* BEGIN Data section *

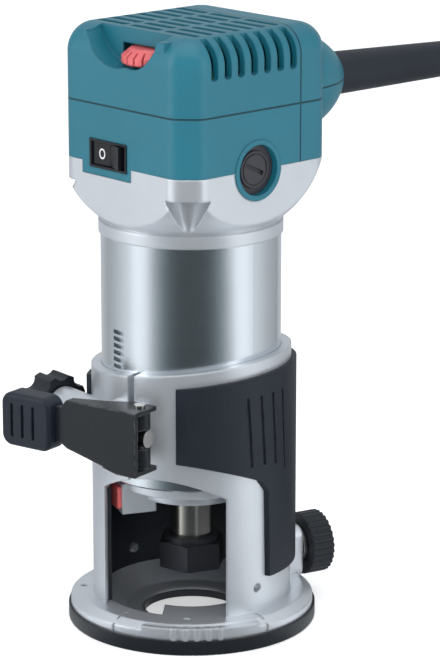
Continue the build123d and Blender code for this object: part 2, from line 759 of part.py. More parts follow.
SWITCH_X = -6.0
SWITCH_Z = 176.4
DIAL_X = 5.0
DIAL_Y = -20.0
DIAL_R = 12.6
POCKET_BACK = -25.0
VENT_ROWS = [-20.3 + 6.2 * k for k in range(7)]
TOP_ROUND = 10.0
POST_R = 4.6
TAIL_R = 19.6
TAIL_IN = 15.6
TAIL_IN_END = 51.0
CLAMP_POSTS = ((8.5, 45.5), (-8.5, 45.5))


def cover_shell(low, high, front, back):
    """A length of the head's shell between two heights and two Y planes, open at top and bottom."""
    with BuildPart() as shell:
        with BuildSketch(Plane.XY.offset(low)):
            add(head_outline())
            add(head_outline(WALL), mode=Mode.SUBTRACT)
        extrude(amount=high - low)
        with BuildSketch(Plane.XY.offset(low)):
            with Locations((0, (front + back) / 2)):
                Rectangle(2 * HEAD_X + 4, back - front)
        extrude(amount=high - low, mode=Mode.INTERSECT)
    return shell.part


def tail_solid():
    """The domed tail that holds the lead's guard, with cheeks that run into the head's rear corners."""
    with BuildPart() as tail:
        with BuildSketch(Plane(origin=(0, 34, SEAM_MID + 3), x_dir=(1, 0, 0), z_dir=(0, 1, 0))):
            RectangleRounded(62.8, 38, 14)
        with BuildSketch(Plane(origin=(0, 47, SEAM_MID), x_dir=(1, 0, 0), z_dir=(0, 1, 0))):
            RectangleRounded(36, 36, 17)
        loft()
        with BuildSketch(Plane.YZ):
            with BuildLine():
                Polyline((30, SEAM_MID), (30, SEAM_MID + TAIL_R), (46, SEAM_MID + TAIL_R))
                ThreePointArc(
                    (46, SEAM_MID + TAIL_R), (59.5, SEAM_MID + 15.2), (TAIL_END, SEAM_MID + 8.9),
                )
                Polyline((TAIL_END, SEAM_MID + 8.9), (TAIL_END, SEAM_MID), (30, SEAM_MID))
            make_face()
        revolve(axis=Axis((0, 0, SEAM_MID), (0, 1, 0)))
    return tail.part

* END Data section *

Reproduce exactly, please, only the lines from the start of the data above to the line that contains "CLAMP_POSTS = ((8.5, 45.5), (-8.5, 45.5))", with both ends kept.

■ Written answer
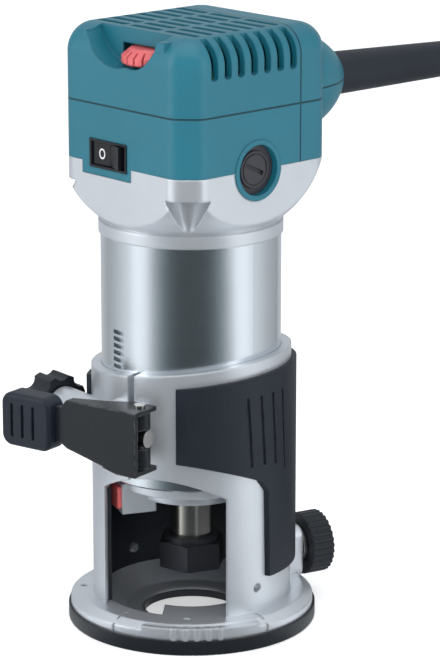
Continue the build123d and Blender code for this object: part 2, from line 759 of part.py. More parts follow.
SWITCH_X = -6.0
SWITCH_Z = 176.4
DIAL_X = 5.0
DIAL_Y = -20.0
DIAL_R = 12.6
POCKET_BACK = -25.0
VENT_ROWS = [-20.3 + 6.2 * k for k in range(7)]
TOP_ROUND = 10.0
POST_R = 4.6
TAIL_R = 19.6
TAIL_IN = 15.6
TAIL_IN_END = 51.0
CLAMP_POSTS = ((8.5, 45.5), (-8.5, 45.5))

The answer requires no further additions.